How the titration curve should look

A proper CH3COOH versus NaOH titration curve begins at a moderately acidic pH, rises slowly through the buffer region, passes through pH 4.76 at half-equivalence, climbs sharply near the equivalence point, then levels out in the basic range when excess NaOH is present. The steepness of the curve depends on concentration, but the overall shape is characteristic for a weak acid titrated with a strong base.

Lab relevance and interpretation

In laboratory practice, this titration is often used to determine the concentration of acetic acid in an unknown sample. By measuring the volume of standardized NaOH needed to reach equivalence, students can back-calculate the original acid concentration.
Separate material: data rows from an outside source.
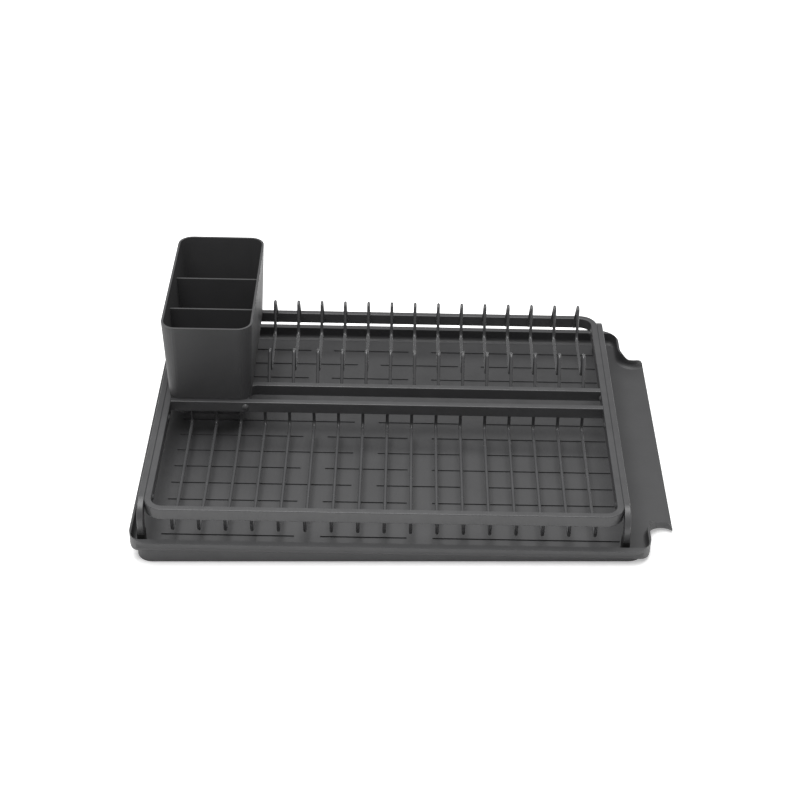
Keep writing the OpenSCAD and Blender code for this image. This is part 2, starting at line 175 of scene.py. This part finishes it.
def grain(tree, place, sizeMm, depthMm):
    # A bump normal from noise of that size and depth
    noise = addNoise(tree, place, sizeMm, 2.0)
    bump = addNode(tree, "ShaderNodeBump", inputs={"Strength": 1.0, "Distance": depthMm * mm},
                   links={"Height": noise.outputs["Fac"]})
    return bump.outputs["Normal"]


def makeFinish(name, look, surface):
    # look is what differs between the pieces, surface is what the finish gives them all
    roughness = look["roughness"]
    duller, glossier = surface["roughnessSpread"]
    material, tree, shader, place = startMaterial(name, look["base"], roughness, surface["specular"])
    colour = mottled(tree, place, surface["driftMm"], look["low"], look["high"])
    tree.links.new(colour, shader.inputs["Base Color"])
    sheen = spread(tree, place, surface["sheenMm"], roughness - glossier, roughness + duller)
    tree.links.new(sheen, shader.inputs["Roughness"])
    tree.links.new(grain(tree, place, surface["grainMm"], surface["grainDepthMm"]), shader.inputs["Normal"])
    return material


# ABS moulded in a spark-eroded tool: a matt skin with a fine even grain and a soft, broad sheen.
# The real grain is about 0.1 mm wide; 1.2 mm is the finest that shows.
mouldedAbs = {
    "specular": 0.5,
    "driftMm": 45.0,
    "sheenMm": 18.0,
    "roughnessSpread": (0.05, 0.04),  # up, down
    "grainMm": 1.2,
    "grainDepthMm": 0.035,
}
trayLook = {"base": "333334", "low": "333334", "high": "383839", "roughness": 0.52}
holderLook = {"base": "353536", "low": "353536", "high": "39393a", "roughness": 0.55}

# Powder coat baked on steel: satin, with a faint orange peel that breaks up the highlights
powderCoat = {
    "specular": 0.5,
    "driftMm": 30.0,
    "sheenMm": 9.0,
    "roughnessSpread": (0.05, 0.05),
    "grainMm": 1.6,
    "grainDepthMm": 0.03,
}
stripLook = {"base": "3b3b3c", "low": "3b3b3c", "high": "404041", "roughness": 0.38}
wireLook = {"base": "404041", "low": "404041", "high": "454546", "roughness": 0.24}
rivetLook = {"base": "3d3d3e", "low": "3d3d3e", "high": "444445", "roughness": 0.35}

# Moulded rubber: very dark, dull, slightly dusty
mouldedRubber = {
    "specular": 0.35,
    "driftMm": 4.0,
    "sheenMm": 3.0,
    "roughnessSpread": (0.07, 0.07),
    "grainMm": 0.8,
    "grainDepthMm": 0.02,
}
footLook = {"base": "1c1c1c", "low": "191919", "high": "242424", "roughness": 0.75}

finishes = {
    "tray_plastic": makeFinish("mouldedAbsTray", trayLook, mouldedAbs),
    "holder_plastic": makeFinish("mouldedAbsHolder", holderLook, mouldedAbs),
    "frame_coating": makeFinish("powderCoatStrip", stripLook, powderCoat),
    "wire_coating": makeFinish("powderCoatWire", wireLook, powderCoat),
    "rivet_coating": makeFinish("powderCoatRivet", rivetLook, powderCoat),
    "rubber": makeFinish("mouldedRubber", footLook, mouldedRubber),
}

for part in frame["record"]["subparts"]:
    piece = nodes[part["node"]]
    piece.data.materials.clear()
    piece.data.materials.append(finishes[part["material_slot"]])
print("finishes on", len(nodes), "parts")
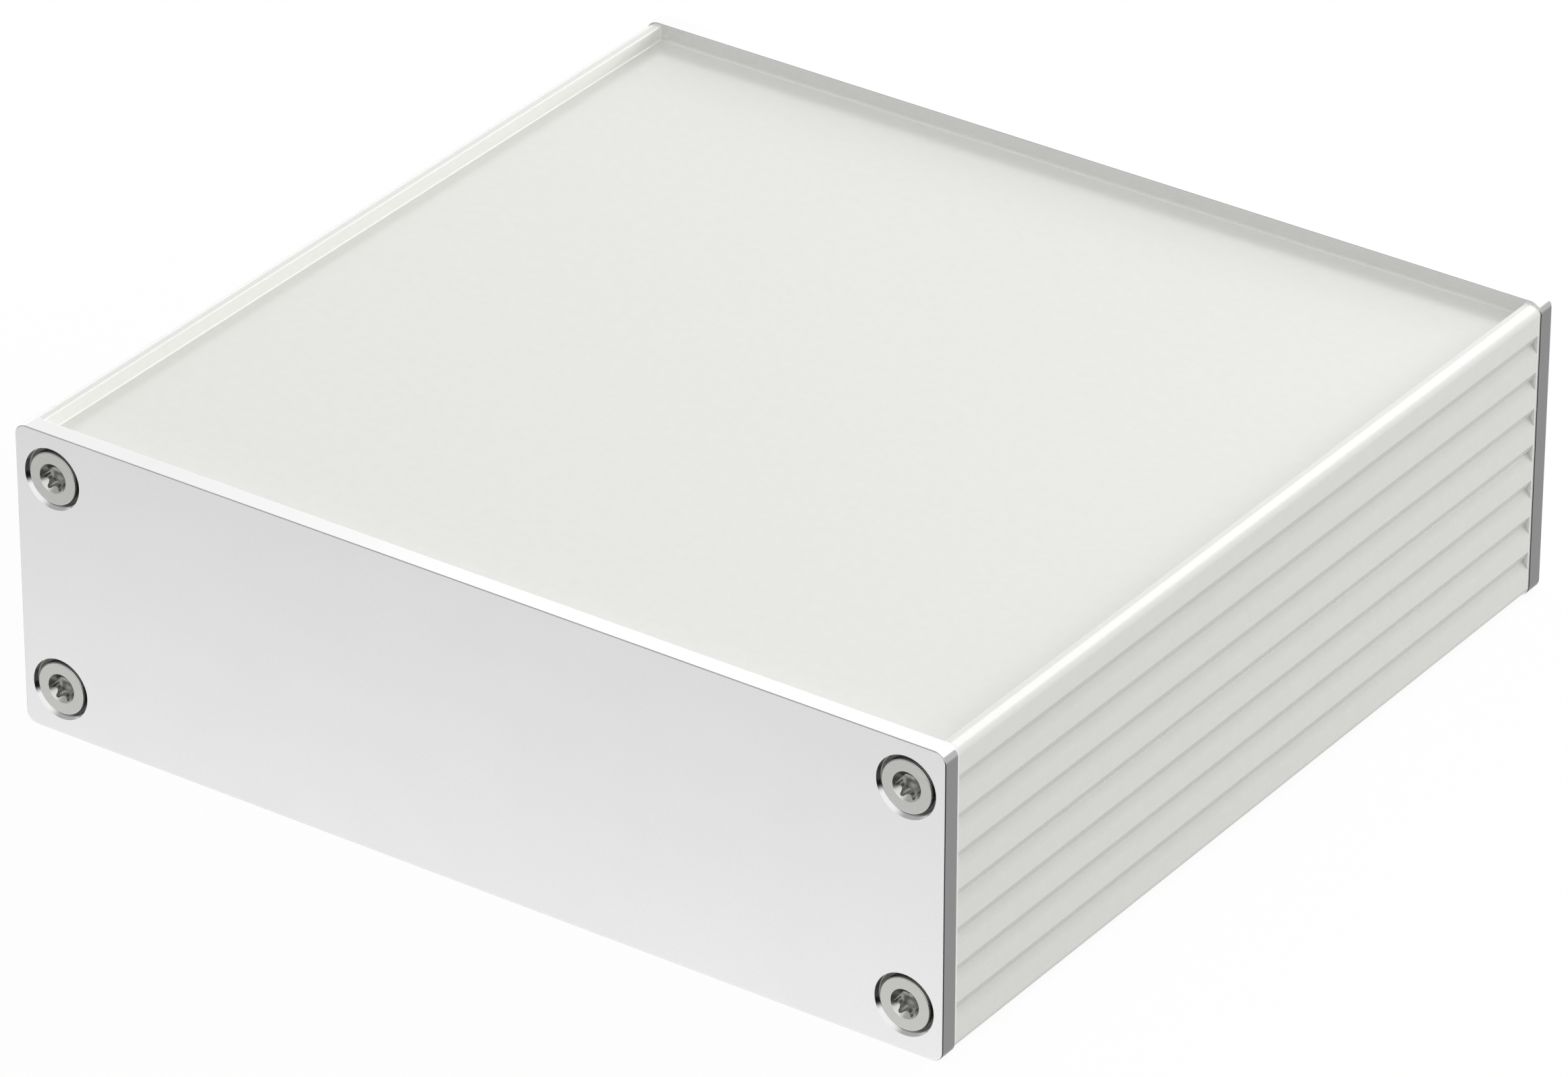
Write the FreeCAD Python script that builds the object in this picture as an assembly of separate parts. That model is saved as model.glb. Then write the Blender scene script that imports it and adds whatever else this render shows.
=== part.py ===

This is a fundamental analytical chemistry method. It is also a classic example of why pH indicators must be chosen carefully. For acetic acid titrated by NaOH, an indicator such as phenolphthalein works well because its color change range falls near the basic equivalence region.

Authoritative references for deeper study

If you want to verify constants, review pH concepts, or compare your calculations with trusted educational resources, these sources are especially useful:

Bottom line

To accurately calculate pH for CH3COOH and NaOH, always begin with stoichiometry, then choose the formula that matches the reaction stage. Use weak acid equilibrium before any base is added, Henderson-Hasselbalch in the buffer region, hydrolysis at equivalence, and excess hydroxide calculations after equivalence. The calculator above automates those transitions and also plots the titration curve so you can see how the chemistry changes across the full neutralization process.